Damjan Cvetkov-Dimitrov: All panels are always completely open for interaction, except when transitions happen

 

Robert Steltenpohl: So no saves to change your choices? (I’m looking at Mass Effect)

 

Damjan Cvetkov-Dimitrov: during which you hear a contextual audio drama like segment that reflects what is happening during the transition. No saves, you want to try that other option? You play it again. We want to encourage people to feel as if their character is living these things, and that there is no easy way out. It’s like playing hardcore on some games. You can’t get killed, but you can make very bad choices, and end up in a very unpleasant situation 🙂

 

Robert Steltenpohl: THAT’S AWESOME! I have debated with people that say taking saves out “make it too hard for gamers.” It frustrates me because I believe choices should be final, unless you completely restart.

 

Damjan Cvetkov-Dimitrov: I think you really have to feel that there is no Deus Ex: Machina to lift you up from distress.
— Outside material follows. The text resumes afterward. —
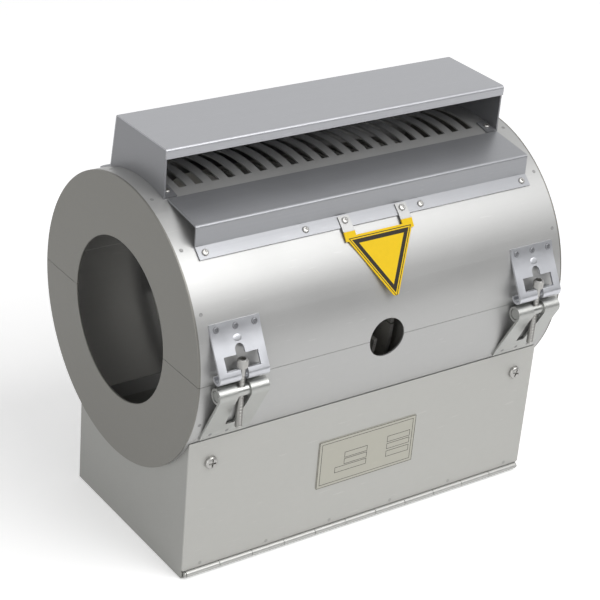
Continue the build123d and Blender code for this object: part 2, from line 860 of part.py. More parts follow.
def heater_castings():
    """Upper and lower finned castings, clamped round the barrel by ears and bolts."""
    blank = casting_blank()
    reach = shroud_radius * 2
    half_split = casting_split / 2
    upper = blank & block(-reach, reach, -reach, reach, half_split, reach)
    lower = blank & block(-reach, reach, -reach, reach, -reach, -half_split)
    for x in (-clamp_x, clamp_x):
        for side in (-1, 1):
            y0 = min(side * (casting_outside - 2), side * ear_reach)
            y1 = max(side * (casting_outside - 2), side * ear_reach)
            upper += block(x - ear_length / 2, x + ear_length / 2, y0, y1, half_split, ear_height)
            lower += block(x - ear_length / 2, x + ear_length / 2, y0, y1, -ear_height, -half_split)
            y = side * clamp_out
            room = clamp_head_radius + 1.5
            upper -= Pos(x, y, ear_height + 20) * Cylinder(room, 40)
            lower -= Pos(x, y, -ear_height - 20) * Cylinder(room, 40)
            bore = Pos(x, y, 0) * Cylinder(clamp_bolt_radius + clamp_fit, 60)
            upper -= bore
            lower -= bore
    probe = radial_cylinder(thermocouple_radius - 4, casting_inside - 10, fin_radius + 10, 0, thermocouple_x)
    upper -= probe
    lower -= probe
    for x in (-terminal_x, terminal_x):
        room = insulator_radius + terminal_room
        lower -= radial_cylinder(room, casting_outside, fin_radius + 10, lower_terminal_angle, x)
        upper -= radial_cylinder(room, casting_outside, fin_radius + 10, upper_terminal_angle, x)
    return at_axis(upper), at_axis(lower)


def clamp_places():
    """Stations of the four clamping bolts."""
    return [(x, side * clamp_out) for x in (-clamp_x, clamp_x) for side in (-1, 1)]


def clamp_bolts():
    """Hexagon-head bolts that pull the two castings together."""
    bolts = []
    length = 2 * ear_height + clamp_nut_height + 2.5
    for x, y in clamp_places():
        head = extrude(RegularPolygon(clamp_head_radius, 6, major_radius=False), clamp_head_height)
        shank = Pos(0, 0, -length / 2) * Cylinder(clamp_bolt_radius, length)
        bolts.append(at_axis(Pos(x, y, ear_height + weld_gap) * (head + shank)))
    return group(bolts)


def clamp_nuts():
    """Hexagon nuts under the lower ears."""
    nuts = []
    for x, y in clamp_places():
        nut = extrude(RegularPolygon(clamp_head_radius, 6, major_radius=False), -clamp_nut_height)
        nut -= Cylinder(clamp_bolt_radius + weld_gap, 4 * clamp_nut_height)
        nuts.append(at_axis(Pos(x, y, -ear_height - weld_gap) * nut))
    return group(nuts)


def terminal_places():
    """Angle and station of each heating element's end."""
    places = []
    for angle in (lower_terminal_angle, upper_terminal_angle):
        places += [(angle, -terminal_x), (angle, terminal_x)]
    return places


def terminal_insulators():
    """Stepped ceramic bushes round the terminal studs."""
    bushes = []
    foot = casting_outside + weld_gap
    waist = foot + insulator_height * 0.6
    end = foot + insulator_height
    for angle, x in terminal_places():
        bush = radial_cylinder(insulator_radius, foot, waist, angle, x)
        bush += radial_cylinder(insulator_radius * 0.7, waist - 0.5, end, angle, x)
        bush -= radial_cylinder(stud_radius + weld_gap, foot - 1, end + 1, angle, x)
        bushes.append(at_axis(bush))
    return group(bushes)


def terminal_studs():
    """Threaded ends of the cast-in heating elements."""
    foot = casting_outside + weld_gap
    end = foot + insulator_height + stud_length
    return group([
        at_axis(radial_cylinder(stud_radius, foot, end, angle, x)) for angle, x in terminal_places()
    ])


def terminal_nuts():
    """A hexagon nut on each stud, against its bush."""
    nuts = []
    seat = casting_outside + insulator_height + 3 * weld_gap
    for angle, x in terminal_places():
        nut = extrude(RegularPolygon(stud_nut_radius, 6), stud_nut_height)
        nut -= Cylinder(stud_radius + weld_gap, 4 * stud_nut_height)
        nut = Rot(-angle, 0, 0) * Pos(0, -seat, 0) * Rot(90, 0, 0) * nut
        nuts.append(at_axis(Pos(x, 0, 0) * nut))
    return group(nuts)


def saddle(side):
    """Upright plate, welded into the lower shell, that carries the lower casting between two fins."""
    inner = casting_outside + 2 * weld_gap
    outer = shell_inside - weld_gap
    flanks = arc_band(inner, outer, -saddle_low_angle, -saddle_top_angle)
    flanks += arc_band(inner, outer, saddle_top_angle - 180, saddle_low_angle - 180)
    web = arc_band(inner, saddle_web_radius, saddle_low_angle - 180.2, 0.2 - saddle_low_angle)
    return at_axis(along_x(flanks + web, saddle_sheet, side * saddle_x))


def write(name, shape):
    """Saves one piece."""
    export_step(shape, "parts/" + name + ".step")


os.makedirs("parts", exist_ok=True)

upper_shell, lower_shell = shells()
write("upper_shell", at_axis(upper_shell))
write("lower_shell", at_axis(lower_shell))
for plate_name, plate in end_plates().items():
    write(plate_name, at_axis(plate))
write("hood", at_axis(hood_shell()))
write("hood_cheek_left", at_axis(hood_cheek(-1)))
write("hood_cheek_right", at_axis(hood_cheek(1)))
write("air_deflector", at_axis(deflector()))
write("triangle_plate", at_axis(triangle_plate()))
write("flange_screws", flange_screws())
write("cheek_screws", cheek_screws())

write("base_tray", base_tray())
write("back_panel", back_panel())
write("front_door", door())
write("nameplate", nameplate())
write("door_screws", door_screws())
write("clinch_nuts", clinch_nuts())
write("hinge_leaf_base", hinge_leaf(0))
write("hinge_leaf_door", hinge_leaf(1))
write("hinge_pin", hinge_pin())

write("hook_rivets", hook_rivets())
for place, turn, station in latch_places():
    write("latch_hook_" + place, place_latch(latch_hook(), turn, station))
    write("latch_bracket_" + place, place_latch(latch_bracket(), turn, station))
    write("latch_trunnion_" + place, place_latch(trunnion(), turn, station))
    write("latch_bolt_" + place, place_latch(latch_bolt(), turn, station))

casting_upper, casting_lower = heater_castings()
write("casting_upper", casting_upper)
write("casting_lower", casting_lower)
write("clamp_bolts", clamp_bolts())
write("clamp_nuts", clamp_nuts())
write("terminal_insulators", terminal_insulators())
write("terminal_studs", terminal_studs())
write("terminal_nuts", terminal_nuts())
write("saddle_left", saddle(-1))
write("saddle_right", saddle(1))
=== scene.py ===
"""Looks of an air-cooled barrel heater: its sheet finishes, fasteners, printed plates and studio."""

import math

import bmesh
import bpy
from bpy.props import FloatProperty, FloatVectorProperty, PointerProperty
from bpy.types import Operator, Panel, PropertyGroup
from mathutils import Matrix, Vector


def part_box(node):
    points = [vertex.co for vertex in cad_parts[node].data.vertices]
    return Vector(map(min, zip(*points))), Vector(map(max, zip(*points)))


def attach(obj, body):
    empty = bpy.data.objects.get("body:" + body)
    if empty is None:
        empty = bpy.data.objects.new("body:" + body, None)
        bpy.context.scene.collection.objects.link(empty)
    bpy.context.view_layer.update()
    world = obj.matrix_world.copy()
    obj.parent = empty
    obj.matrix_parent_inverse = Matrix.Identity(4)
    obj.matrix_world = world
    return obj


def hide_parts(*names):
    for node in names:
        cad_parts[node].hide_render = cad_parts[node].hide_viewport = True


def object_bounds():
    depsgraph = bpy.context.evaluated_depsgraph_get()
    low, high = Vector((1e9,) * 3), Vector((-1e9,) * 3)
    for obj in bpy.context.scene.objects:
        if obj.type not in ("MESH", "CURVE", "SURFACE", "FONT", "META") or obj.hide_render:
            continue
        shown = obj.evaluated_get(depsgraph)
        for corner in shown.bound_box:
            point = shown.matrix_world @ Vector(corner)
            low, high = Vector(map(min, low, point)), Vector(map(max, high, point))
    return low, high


bl_info = {
    "name": "Air-cooled barrel heater",
    "version": (1, 0, 0),
    "blender": (4, 5, 0),
    "location": "View3D > Sidebar > Heater",
    "description": "Finishes, fasteners, plates and studio of an air-cooled barrel heater",
    "category": "Object",
}

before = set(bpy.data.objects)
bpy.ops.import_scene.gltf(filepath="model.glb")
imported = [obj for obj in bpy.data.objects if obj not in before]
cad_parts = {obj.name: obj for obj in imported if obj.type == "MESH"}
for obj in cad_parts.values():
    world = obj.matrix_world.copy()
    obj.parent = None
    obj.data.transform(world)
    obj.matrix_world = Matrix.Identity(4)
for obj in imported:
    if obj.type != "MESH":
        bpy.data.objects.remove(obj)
CAD_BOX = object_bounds()

MM = 0.001
PLACES = ("front_left", "front_right", "rear_left", "rear_right")
HOUSING = "housing"
DOOR = "door"
UP = Vector((0, 0, 1))
FORWARD = Vector((0, -1, 0))

# The barrel axis lies where the two half shells meet.
_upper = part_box("upper_shell")
_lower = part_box("lower_shell")
AXIS_Y = (_upper[0].y + _upper[1].y) / 2
AXIS_Z = (_upper[0].z + _lower[1].z) / 2
SHELL_RADIUS = (_upper[1].y - _upper[0].y) / 2
DOOR_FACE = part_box("front_door")[0].y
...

If shit happens to your character its because of your choices. Well you suck it up, and try your best to not make the same mistakes again. Merciless gameplay in a interactive graphical novel 🙂

 

Robert Steltenpohl: “graphic novel” has been mentioned a couple times here and in your description on kickstarter. Have comics had any influence with your story or type of story?

 

Damjan Cvetkov-Dimitrov: Comics do a different direction than us, we are more along the “choose your own adventure” books, but with a mature and dark experience, once that is realistic and unforgiving. In this game, choice makes things harder, not easier 🙂

 

Robert Steltenpohl: So can our hero have a happy ending?

 

Damjan Cvetkov-Dimitrov: No comment there, no spoilers now 🙂

 

Robert Steltenpohl: Sorry. I had to try.